Come Alive by Elora Ramirez | A book review
by You Have My Word
Just when you think the darkness cannot get any deeper, Stephanie is suffocated with disaster. Just when you think there is no way out, Stephanie takes a breath and decides to believe in the power of story and of hope.
Come Alive is alive – the words will rip straight through you. Stephanie’s story is one of abuse and broken trust. She is a girl with a story, but without a voice; this book speaks for so many who will never get to tell their story at all. At times it took all courage to keep turning the pages because the horror of the reality is so up close; I cannot begin to imagine the courage it took for Elora to pen all these words.

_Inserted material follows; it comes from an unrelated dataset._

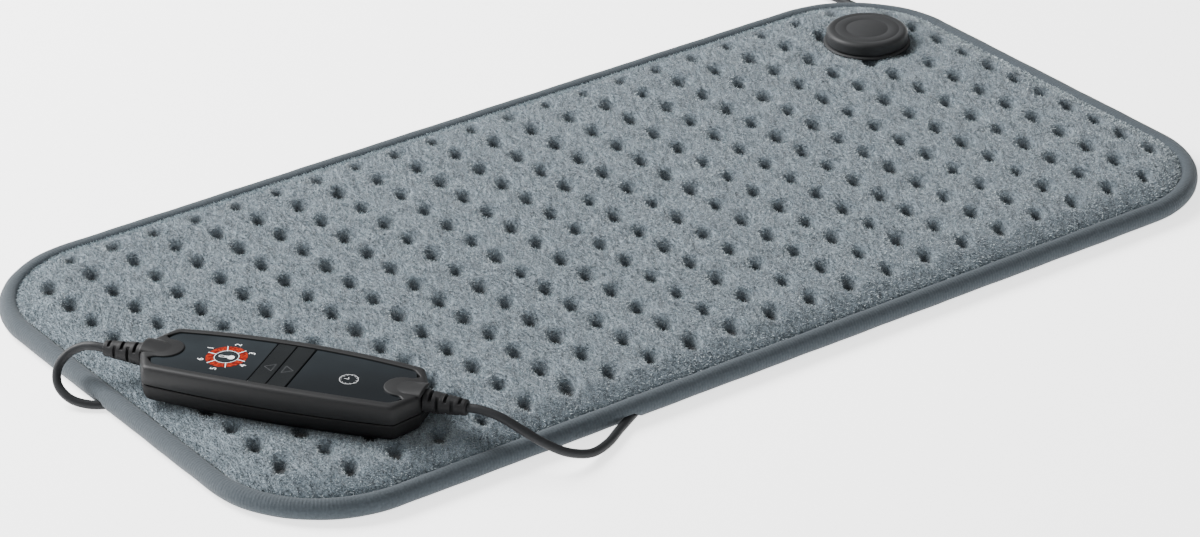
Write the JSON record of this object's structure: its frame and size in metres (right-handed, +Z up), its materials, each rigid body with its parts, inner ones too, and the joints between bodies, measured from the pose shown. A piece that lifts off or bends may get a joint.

This book is nothing short of exquisitely exceptional. When I say this book was an “easy read” I’m referring only to the style in which it was written – fluid. The characters are well drawn – some beautiful, some wretched and creepy. In a way, the reader is able to live within each character for certain moments getting to see glimpses of how they think, how they’re hurting, how they survive. There is a constant struggle between dark and light, pain and victory, in each person’s life.
The love and support and pursuit of those around Stephanie is a blatant reminder of the lengths that God will go for us to bring restoration. It’s daunting and undeserved and refreshing. “The steadfast love of the Lord never ceases; his mercies never come to an end; they are new every morning; great is your faithfulness.” (Lam 3:22-23 ESV) The truth of this verse rings loud and clear throughout the book; Stephanie loves watching sunrises – I’m beginning to understand why, more and more.
If you have lost hope, you need to read this book and know that it’s possible to find it again. If you have found hope, you need to read this book and remind yourself of the victory. If you have stopped believing in yourself, you need to see evidence of the power of story. If you have always believed in yourself, you need to read this to catch a glimpse of the despair others feel so you can draw alongside them.